Samsung’s Exynos 2600 isn’t just a routine annual refresh. It marks the company’s shift to a 2nm process node and an all-big-core CPU design aimed squarely at peak performance.
On paper, that alone sets it apart from the Snapdragon 8 Elite, Qualcomm’s current high-end silicon built on TSMC’s 3nm node. The question is whether Samsung’s architectural gamble translates into measurable gains.
Benchmark performance
Geekbench 6
In Geekbench 6, the Exynos 2600 posts a single-core score of 3,041, narrowly ahead of the Snapdragon 8 Elite’s 3,007. The multi-core gap is wider: 10,289 versus 9,731.
That’s roughly a 6% advantage in multi-threaded workloads.
Given Samsung’s 10-core, all-big-core configuration — 1×3.8GHz C1-Ultra, 3×3.25GHz C1-Pro, and 6×2.75GHz C1-Pro — the scaling makes sense.
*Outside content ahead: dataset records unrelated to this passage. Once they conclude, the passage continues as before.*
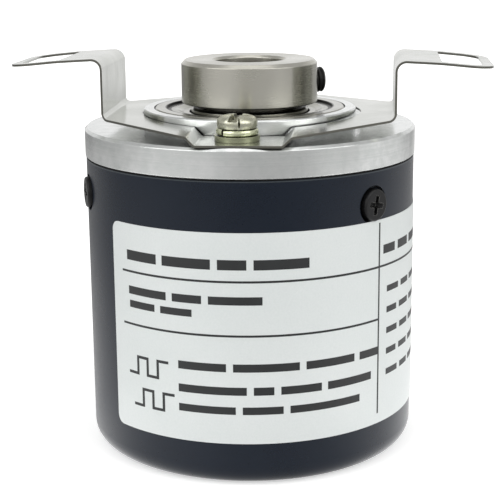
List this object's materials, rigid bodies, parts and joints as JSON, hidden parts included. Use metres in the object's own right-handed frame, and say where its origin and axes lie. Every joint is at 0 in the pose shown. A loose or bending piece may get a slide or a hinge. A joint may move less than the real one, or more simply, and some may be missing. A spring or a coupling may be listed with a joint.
{
  "type": "hollow shaft rotary encoder",
  "caption": "Small hollow-shaft rotary encoder: round black case, aluminium flange, clamping hub with a blind bore, and a bent spring plate with two slotted arms.",
  "frame": {"origin": "on the shaft axis, in the front face of the mounting flange that the spring plate is screwed to", "axes": "+Z along the shaft, out of the hub's mouth; +X along the arms of the spring plate; +Y towards the cable outlet"},
  "size_m": [0.0538, 0.0435, 0.0451],
  "materials": {
    "brushed_aluminium": "turned and brushed, clear",
    "turned_aluminium": "turned",
    "black_paint": "satin black paint",
    "blackened_steel": "black oxide, oiled",
    "nitrile_rubber": "moulded",
    "label_film": null,
    "spring_sheet": "bright rolled stainless sheet",
    "yellow_zinc": "zinc plated, yellow passivated",
    "bearing_steel": "ground",
    "polished_balls": "polished",
    "shield_sheet": "pressed sheet",
    "cage_nylon": "moulded nylon",
    "turned_stainless": "turned",
    "etched_nickel": "etched",
    "black_moulding": "moulded, fine grain",
    "pale_moulding": "moulded nylon",
    "lamp_resin": "clear cast resin, tinted",
    "mask_glass": "polished, chrome reticle",
    "chip_epoxy": "moulded epoxy",
    "board_laminate": "glass epoxy with green mask",
    "capacitor_ceramic": "sintered",
    "turned_brass": "turned",
    "nickel_plate": "nickel plated brass"
  },
  "bodies": {
    "housing": {"mounting_flange": "brushed_aluminium", "cover": "black_paint", "cover_screws": "blackened_steel", "cover_seal": "nitrile_rubber", "label": "label_film", "spring_plate": "spring_sheet", "plate_screws": "yellow_zinc", "lock_washers": "yellow_zinc", "flat_washers": "yellow_zinc", "upper_outer_ring": "bearing_steel", "upper_shields": "shield_sheet", "lower_outer_ring": "bearing_steel", "lower_shields": "shield_sheet", "retaining_ring": "blackened_steel", "lamp_holder": "black_moulding", "lamp": "lamp_resin", "lamp_screws": "blackened_steel", "scanning_mask": "mask_glass", "detector": "chip_epoxy", "circuit_board": "board_laminate", "board_pillars": "turned_brass", "board_screws": "blackened_steel", "signal_chip": "chip_epoxy", "driver_chip": "chip_epoxy", "chip_capacitors": "capacitor_ceramic", "cable_header": "pale_moulding", "header_pins": "turned_brass", "cable_bushing": "nickel_plate", "bushing_gasket": "nitrile_rubber", "bushing_nut": "nickel_plate"},
    "rotor": {"hollow_shaft": "turned_stainless", "upper_inner_ring": "bearing_steel", "lower_inner_ring": "bearing_steel", "inner_spacer": "turned_stainless", "shaft_circlip": "blackened_steel", "disc_hub": "turned_aluminium", "code_disc": "etched_nickel", "clamp_ring": "turned_aluminium", "clamp_screws": "blackened_steel"},
    "upper_ball_set": {"upper_cage": "cage_nylon", "upper_balls": "polished_balls"},
    "lower_ball_set": {"lower_cage": "cage_nylon", "lower_balls": "polished_balls"},
    "side_screw": {"set_screw_side": "blackened_steel"},
    "rear_screw": {"set_screw_rear": "blackened_steel"}
  },
  "joints": [
    {"name": "shaft_spin", "type": "hinge", "parent": "housing", "child": "rotor", "pos_m": [0, 0, 0], "axis": [0, 0, 1], "continuous": true},
    {"name": "upper_balls_spin", "type": "hinge", "parent": "housing", "child": "upper_ball_set", "pos_m": [0, 0, 0], "axis": [0, 0, 1], "continuous": true},
    {"name": "lower_balls_spin", "type": "hinge", "parent": "housing", "child": "lower_ball_set", "pos_m": [0, 0, 0], "axis": [0, 0, 1], "continuous": true},
    {"name": "side_screw_travel", "type": "slide", "parent": "rotor", "child": "side_screw", "axis": [0.9272, 0.3746, 0], "range_m": [-0.00085, 0.0015]},
    {"name": "rear_screw_travel", "type": "slide", "parent": "rotor", "child": "rear_screw", "axis": [-0.3746, 0.9272, 0], "range_m": [-0.00085, 0.0015]}
  ],
  "couplings": [
    {"joint": "upper_balls_spin", "follows": "shaft_spin", "ratio": 0.40078},
    {"joint": "lower_balls_spin", "follows": "shaft_spin", "ratio": 0.40078}
  ]
}
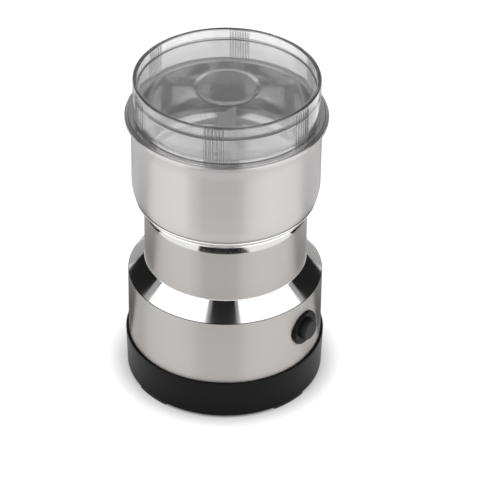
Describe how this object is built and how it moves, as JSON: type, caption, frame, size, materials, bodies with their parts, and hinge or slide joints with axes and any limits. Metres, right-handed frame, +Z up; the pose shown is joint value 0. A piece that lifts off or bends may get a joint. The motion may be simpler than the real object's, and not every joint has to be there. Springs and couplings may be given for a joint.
{
  "type": "electric coffee grinder",
  "caption": "Electric blade coffee grinder with a steel cup, clear lid, cross blade, side push button and motor on a black base.",
  "frame": {"origin": "on the grinder's axis, on the table under the feet", "axes": "+Z up along the motor shaft, -Y towards the user, cord inlet at +Y"},
  "size_m": [0.1, 0.1, 0.17],
  "materials": {
    "clear_plastic": "clear, polished",
    "polished_steel": "mirror polished",
    "brushed_steel": "brushed round the axis",
    "black_plastic": "satin moulded",
    "button_plastic": "satin moulded",
    "black_rubber": "matt",
    "grey_plastic": "matt moulded",
    "screw_steel": "zinc plated",
    "blade_steel": "ground",
    "brass": "bright",
    "bronze": "sintered",
    "copper": "turned",
    "enamelled_copper": "varnished",
    "lamination_steel": "oiled sheet stack",
    "aluminium": "as cast",
    "carbon": "pressed graphite",
    "spring_steel": "bright wire",
    "zinc_steel": "zinc plated sheet"
  },
  "bodies": {
    "housing": {"base_ring": "black_plastic", "bottom_cover": "black_plastic", "base_screws": "screw_steel", "rubber_feet": "black_rubber", "lower_housing": "brushed_steel", "waist_ring": "polished_steel", "upper_housing": "brushed_steel", "grinding_bowl": "polished_steel", "motor_carrier": "grey_plastic", "carrier_screws": "screw_steel", "shaft_seal": "black_rubber", "field_stack": "lamination_steel", "field_coils": "enamelled_copper", "upper_bracket": "aluminium", "lower_bracket": "aluminium", "upper_bearing": "bronze", "lower_bearing": "bronze", "motor_bolts": "screw_steel", "brush_holders": "brass", "carbon_brushes": "carbon", "brush_springs": "spring_steel", "button_bezel": "black_plastic", "bezel_nut": "black_plastic", "button_spring": "spring_steel", "switch_bracket": "zinc_steel", "push_switch": "black_plastic", "switch_terminals": "brass", "cord_gland": "black_rubber", "gland_nut": "black_plastic"},
    "rotor": {"motor_shaft": "screw_steel", "armature_core": "lamination_steel", "armature_windings": "enamelled_copper", "commutator": "copper", "cooling_fan": "grey_plastic", "blade_hub": "brass", "blade": "blade_steel", "blade_nut": "screw_steel"},
    "button": {"button": "button_plastic", "switch_plunger": "grey_plastic"},
    "lid": {"lid": "clear_plastic"}
  },
  "joints": [
    {"name": "lid_lift", "type": "slide", "parent": "housing", "child": "lid", "axis": [0, 0, 1], "range_m": [0, 0.06]},
    {"name": "blade_spin", "type": "hinge", "parent": "housing", "child": "rotor", "pos_m": [0, 0, 0.06], "axis": [0, 0, 1], "continuous": true},
    {"name": "button_press", "type": "slide", "parent": "housing", "child": "button", "axis": [-0.809, 0.5878, 0], "range_m": [0, 0.002], "stiffness_N_per_m": 1000, "springref_m": -0.001, "deforming": ["button_spring"]}
  ]
}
Qualcomm counters with 2×4.32GHz and 6×3.53GHz second-generation Oryon cores, favoring higher peak clocks over core count.
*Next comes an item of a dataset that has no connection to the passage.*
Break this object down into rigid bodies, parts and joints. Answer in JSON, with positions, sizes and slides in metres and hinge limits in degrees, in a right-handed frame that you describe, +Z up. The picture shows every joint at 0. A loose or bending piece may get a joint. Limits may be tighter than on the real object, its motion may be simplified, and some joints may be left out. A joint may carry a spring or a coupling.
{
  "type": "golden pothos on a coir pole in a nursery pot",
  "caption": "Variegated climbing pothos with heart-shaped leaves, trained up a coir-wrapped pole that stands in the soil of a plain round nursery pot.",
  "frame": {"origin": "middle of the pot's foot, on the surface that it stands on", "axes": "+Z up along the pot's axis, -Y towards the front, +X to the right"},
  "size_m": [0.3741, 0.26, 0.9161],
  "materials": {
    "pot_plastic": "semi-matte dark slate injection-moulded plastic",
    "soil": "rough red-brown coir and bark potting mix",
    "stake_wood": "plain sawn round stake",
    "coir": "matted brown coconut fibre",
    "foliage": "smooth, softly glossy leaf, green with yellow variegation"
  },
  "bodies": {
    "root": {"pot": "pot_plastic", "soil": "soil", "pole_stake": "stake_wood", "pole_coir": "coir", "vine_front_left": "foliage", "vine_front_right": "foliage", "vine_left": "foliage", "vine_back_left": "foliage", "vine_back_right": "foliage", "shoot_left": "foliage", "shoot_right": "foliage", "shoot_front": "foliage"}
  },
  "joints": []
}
In lightly threaded tasks, they’re effectively tied. Under sustained load, Samsung edges ahead.
AnTuTu v11
AnTuTu tells a similar story. The Exynos 2600 scores 3,210,672 overall, compared to 3,162,771 for the Snapdragon 8 Elite.
The breakdown reveals more nuance:
- CPU: 1,065,871 (Exynos) vs 967,606 (Snapdragon)
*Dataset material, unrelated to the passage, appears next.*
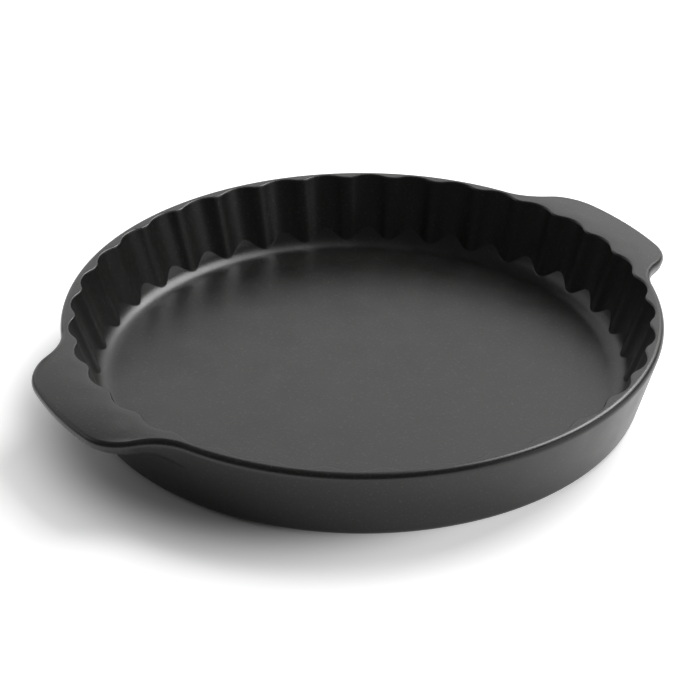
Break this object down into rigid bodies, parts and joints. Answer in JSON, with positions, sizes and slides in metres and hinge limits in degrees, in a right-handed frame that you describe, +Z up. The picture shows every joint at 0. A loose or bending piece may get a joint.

- GPU: 1,212,578 vs 1,200,281
- Memory: 413,710 vs 381,426
- UX: 518,513 vs 613,458
The Exynos chip delivers roughly 10% higher CPU performance and slightly stronger GPU and memory scores. Qualcomm, however, pulls ahead in the UX category — an aggregate metric influenced by software optimization and system responsiveness.
The gap is measurable. It’s not dramatic.
3DMark Wild Life Extreme
In 3DMark’s Wild Life Extreme test, the Exynos 2600 scores 6,672. The Snapdragon 8 Elite lands at 6,528.
That’s a slim advantage for Samsung’s Xclipse 960 GPU. Both platforms support hardware ray tracing, and Qualcomm’s Adreno 830 remains highly optimized for gaming workloads.
Thermals and device-level tuning will likely matter more than raw silicon differences here.
Process node and architecture
Samsung’s move to 2nm GAA manufacturing gives the Exynos 2600 a theoretical efficiency edge over Qualcomm’s 3nm (N3E) FinFET-based design, in sustained workloads, that could translate to better power control — though real-world validation will depend on cooling and firmware.
Samsung goes all-in on high-performance cores. Qualcomm sticks to fewer, faster cores with aggressive clock speeds. The benchmark data suggests Samsung’s approach improves multi-core scaling without sacrificing single-core output.
Both chips integrate advanced AI engines. The Exynos 2600 includes a 32K MAC NPU, while the Snapdragon 8 Elite relies on Qualcomm’s Hexagon NPU. In practice, on-device AI tasks such as real-time language models and image processing should be comparable, though software frameworks often dictate actual performance.
Camera and connectivity
Camera capabilities are closely matched.
Both platforms support up to 320MP single sensors and 8K video recording. Samsung adds an AI-driven Visual Perception System embedded into the ISP pipeline for real-time semantic segmentation and scene analysis. Qualcomm’s 18-bit triple AI ISP enables features such as object erasing and real-time sky or skin tone adjustments.
Connectivity is one area where Samsung claims a clearer lead. Its Exynos 5410 modem supports peak download speeds of 14.79Gbps and uploads up to 4.9Gbps. Qualcomm’s Snapdragon X80 modem peaks at 10Gbps down and 3.5Gbps up. Both support mmWave, sub-6GHz, Wi-Fi 7, and Bluetooth 6.0.
Peak numbers rarely reflect everyday speeds. Still, the modem specs show Samsung aiming higher this cycle.
The broader takeaway is simple: the Exynos 2600 finally outpaces Qualcomm’s flagship in synthetic testing, albeit by small margins. Whether that advantage holds once the next Snapdragon iteration arrives — and how it translates to battery life over a full day — may determine which chip truly leads the 2026 Android tier.